Недружелюбная мудрость и ясность слепых болот.
Холодная янтарная водянистая морошка.
Торфяные острова: пласты торфа всплыли на поверхность и дрейфуют по озеру.
Фауна области богата редкими млекопитающими: выхухоль, летучие мыши (бурый ушан, рыжая вечерница, малая вечерница, прудовая ночница и другие), лесные лемминги, садовые сони, а также северные олени.
В секторе между деревней Кондрашкино и заброшенной узкоколейкой станции глушения не оказалось: Фёдор осмотрел там каждый квадратный метр, камень и пень, под которым мог быть замаскирован вход в бункер. А узкоколейка – та ещё действовала, местные жители ездили по ней на дрезинах с двигателями от мотоциклов. Для дальних, за болотами, населённых пунктов эта дорога была единственной связью с цивилизацией.
Фёдор расширил круг поисков. Он бродил по мёртвым деревням, давно исчезнувшим с карт.
Заходил в покосившиеся избы.
Смотрел в гнилые колодцы.
Жевал поздние яблоки, висевшие в заброшенных глухих садах.
Прислушивался к себе.
Вздрагивал.
Потел.
И продвигался дальше, как последний выживший солдат осеннего радиоэлектронного полка.
Ему попадались другие редкие растения, несомненно, заслуживающие внимания: калипсо луковичная, лобелия Дортмана, надбородник безлистный, офрис насекомоносный, пальчатокоренник балтийский, медуница, полушник озёрный, полушник колючеспорый, ятрышник шлемоносный…
Фёдор собирал травы в мешочки и молился, чтобы станция была цела. Надеялся, что её не разорили. Не превратили в свалку. В труху. В навоз. Надеялся, что вход в бункер замаскирован, оборудование надёжно и герметично законсервировано, системы целы.
В одной деревне, куда Фёдор забрёл набрать воды, он видел, как долговязый дед-почтальон опустил письмо в почтовый ящик у калитки, и письмо упало на землю, потому что у ящика прогнило дно. Почтальон перекрестился, поднял, кряхтя, конверт и ещё раз опустил в ящик. Письмо выпало снова, и почтальон принялся в ярости топтать его сапогами.
Иногда Фёдор встречал зверей, которые его не боялись, потому что были больны бешенством, но при этом вели себя тихо и неагрессивно. Бешенство выражалось только в патологическом отсутствии страха.

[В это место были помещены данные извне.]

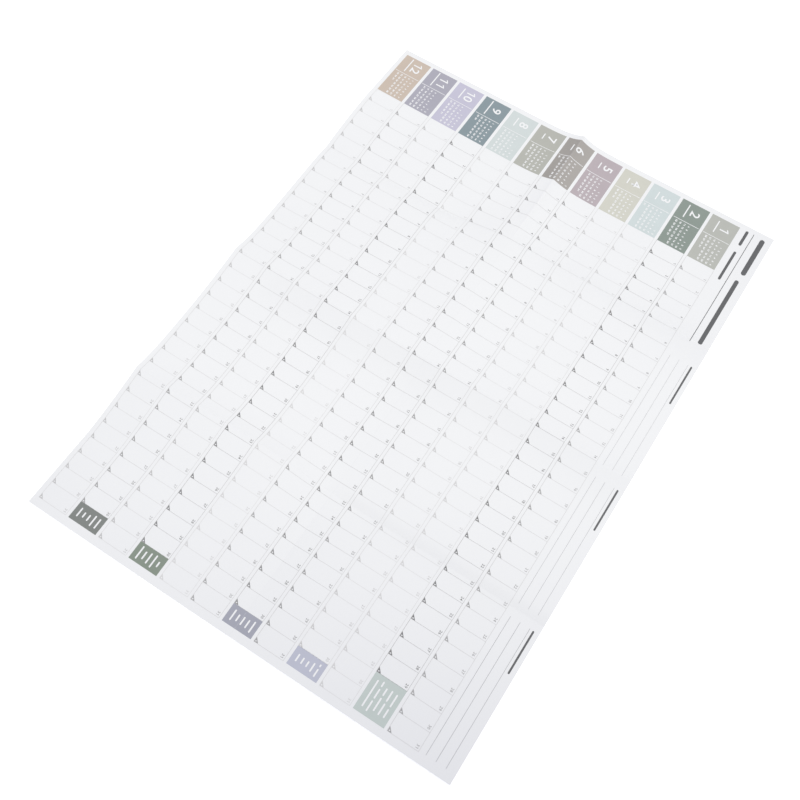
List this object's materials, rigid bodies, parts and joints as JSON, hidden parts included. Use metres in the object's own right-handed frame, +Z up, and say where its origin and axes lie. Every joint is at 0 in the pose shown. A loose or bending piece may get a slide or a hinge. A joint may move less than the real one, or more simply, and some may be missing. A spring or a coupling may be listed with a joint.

Фёдор зверей тоже не боялся, подходил к ним близко и разглядывал грязновато-восхитительных лис с умными мордами, монументальных лосей, могучих длиннорылых кабанов с полосатыми кабанятами, такими маленькими, но ужё заражёнными тихим бешенством. На всякий случай у Фёдора был с собой краткий «Отеческий русский целебник» с необходимыми советами, в том числе таким:
«Трава сорочий щавель, она же щавель овечий – маленькая, листочки как денежки, растёт кустиками на пахотных землях низких, на лугах, на влажных местах. Корень бел и гладок, видом редька, а по нему словно мох, лист идёт от корня, как у свёклы. Хороша та трава человеку, которого собака укусит бешеная или ужалит змея: с салом медвежьим – в три дня заживёт».
Фёдор полагал, что сорочий щавель поможет и в случае с укусами других животных. Разве что от последствий нападения кота было в книге иное средство:
«От укуса кота или кошки возникает тяжелая болезнь с позеленением тела – приложить тогда дольку луку, это больного исцеляет».